On the other hand let me introduce another database we developed, Infinity(https://github.com/infiniflow/infinity), which can provide the hybrid search, you can see the performance here(https://github.com/infiniflow/infinity/blob/main/docs/refere...), both vector search and full-text search could perform much faster than other open source alternatives.

From the next version(weeks later), Infinity will also provide more comprehensive hybrid search capabilities, what you have mentioned the 3-way recalls(dense vector, sparse vector, keyword search) could be provided within single request.


Elastic Search is publishing a lot of interesting posts on this topic although with a bit of marketing for ex https://www.elastic.co/search-labs/blog/semantic-reranking-w...
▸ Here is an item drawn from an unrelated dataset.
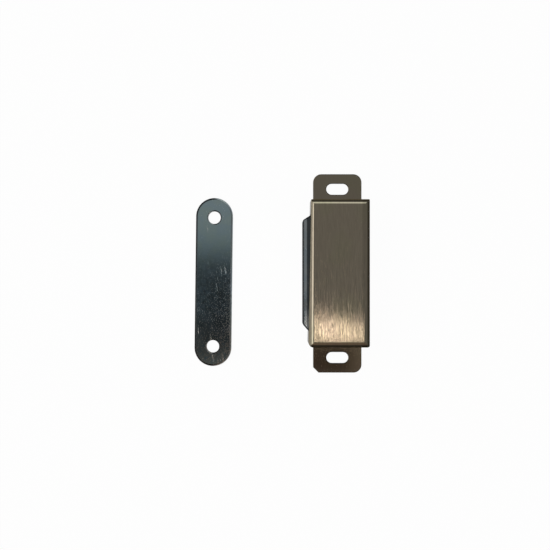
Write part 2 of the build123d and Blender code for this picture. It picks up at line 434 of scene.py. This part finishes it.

I read the paper and there are some similarities between ZenDB and RAGFlow, but also many differences.

The goal of RAGFlow is to use computer vision models to recognize the structure of a document, including diagrams and tables, and then to slice these structures into appropriate formats, such as table information combined with table definitions into text, which is then sent to the RAG system to be used for retrieval and answering questions.

ZenDB also makes use of computer vision models to understand documents, but it is mainly used to understand the semantic structure of documents, such as headings, phrases, etc., which also involves semantic-based text clustering. ZenDB also defines a query language specifically for querying these semantics. ZenDB is pretty useful to query and summarize long text.

I think some combination of RAGFlow and ZenDB for processing unstructured document data could be interesting to work on.